[PROMPT] Give only the number of lines that include the string "materials".

[DATA PROVIDED]
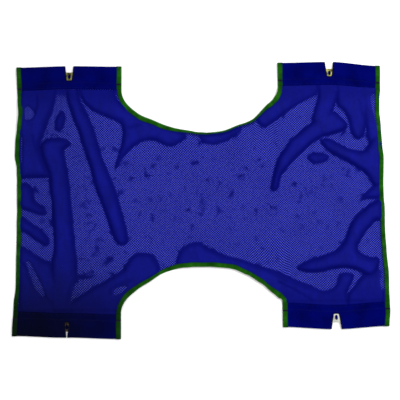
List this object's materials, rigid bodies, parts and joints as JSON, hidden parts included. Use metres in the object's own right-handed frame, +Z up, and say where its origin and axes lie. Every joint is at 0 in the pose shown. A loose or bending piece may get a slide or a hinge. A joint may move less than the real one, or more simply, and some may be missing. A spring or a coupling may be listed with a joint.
{
  "type": "patient lift sling",
  "caption": "One-piece mesh sling for a patient lift: wide back and seat panels joined at a narrower waist, with bound edges and a notched, barred hem at each corner.",
  "frame": {"origin": "middle of the footprint, on the surface the sling lies on", "axes": "+X along the long side from the back panel to the seat panel, +Y across to the user's left, +Z up"},
  "size_m": [1.4, 1.03, 0.0074],
  "materials": {
    "navy_mesh": "warp-knitted polyester mesh, matt",
    "navy_hem_cloth": "woven polyester, matt",
    "green_binding_tape": "woven tape, slight sheen",
    "yellow_zinc_steel": "yellow zinc plate, worn bright"
  },
  "bodies": {
    "back_panel": {"mesh_back": "navy_mesh", "side_binding_back": "green_binding_tape", "arch_binding_back_left": "green_binding_tape", "arch_binding_back_right": "green_binding_tape"},
    "seat_panel": {"mesh_seat": "navy_mesh", "side_binding_seat": "green_binding_tape", "arch_binding_seat_left": "green_binding_tape", "arch_binding_seat_right": "green_binding_tape"},
    "hem_back_left": {"sleeve_back_left": "navy_hem_cloth", "mesh_tongue_back_left": "navy_mesh", "end_binding_back_left_outer": "green_binding_tape", "end_binding_back_left_inner": "green_binding_tape"},
    "bar_back_left": {"hanger_bar_back_left": "yellow_zinc_steel"},
    "hem_back_right": {"sleeve_back_right": "navy_hem_cloth", "mesh_tongue_back_right": "navy_mesh", "end_binding_back_right_outer": "green_binding_tape", "end_binding_back_right_inner": "green_binding_tape"},
    "bar_back_right": {"hanger_bar_back_right": "yellow_zinc_steel"},
    "hem_seat_left": {"sleeve_seat_left": "navy_hem_cloth", "mesh_tongue_seat_left": "navy_mesh", "end_binding_seat_left_outer": "green_binding_tape", "end_binding_seat_left_inner": "green_binding_tape"},
    "bar_seat_left": {"hanger_bar_seat_left": "yellow_zinc_steel"},
    "hem_seat_right": {"sleeve_seat_right": "navy_hem_cloth", "mesh_tongue_seat_right": "navy_mesh", "end_binding_seat_right_outer": "green_binding_tape", "end_binding_seat_right_inner": "green_binding_tape"},
    "bar_seat_right": {"hanger_bar_seat_right": "yellow_zinc_steel"}
  },
  "joints": [
    {"name": "waist_fold", "type": "hinge", "parent": "back_panel", "child": "seat_panel", "pos_m": [0, 0, 0.0055], "axis": [0, -1, 0], "range_deg": [0, 120]},
    {"name": "hem_fold_back_left", "type": "hinge", "parent": "back_panel", "child": "hem_back_left", "pos_m": [-0.5, 0.415, 0.0055], "axis": [1, 0, 0], "range_deg": [0, 165]},
    {"name": "bar_play_back_left", "type": "slide", "parent": "hem_back_left", "child": "bar_back_left", "axis": [1, 0, 0], "range_m": [-0.005, 0.005]},
    {"name": "hem_fold_back_right", "type": "hinge", "parent": "back_panel", "child": "hem_back_right", "pos_m": [-0.5, -0.425, 0.0055], "axis": [-1, 0, 0], "range_deg": [0, 165]},
    {"name": "bar_play_back_right", "type": "slide", "parent": "hem_back_right", "child": "bar_back_right", "axis": [1, 0, 0], "range_m": [-0.005, 0.005]},
    {"name": "hem_fold_seat_left", "type": "hinge", "parent": "seat_panel", "child": "hem_seat_left", "pos_m": [0.5, 0.425, 0.0055], "axis": [1, 0, 0], "range_deg": [0, 165]},
    {"name": "bar_play_seat_left", "type": "slide", "parent": "hem_seat_left", "child": "bar_seat_left", "axis": [1, 0, 0], "range_m": [-0.005, 0.005]},
    {"name": "hem_fold_seat_right", "type": "hinge", "parent": "seat_panel", "child": "hem_seat_right", "pos_m": [0.5, -0.4, 0.0055], "axis": [-1, 0, 0], "range_deg": [0, 165]},
    {"name": "bar_play_seat_right", "type": "slide", "parent": "hem_seat_right", "child": "bar_seat_right", "axis": [1, 0, 0], "range_m": [-0.005, 0.005]}
  ]
}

[FINISHED ANSWER] 2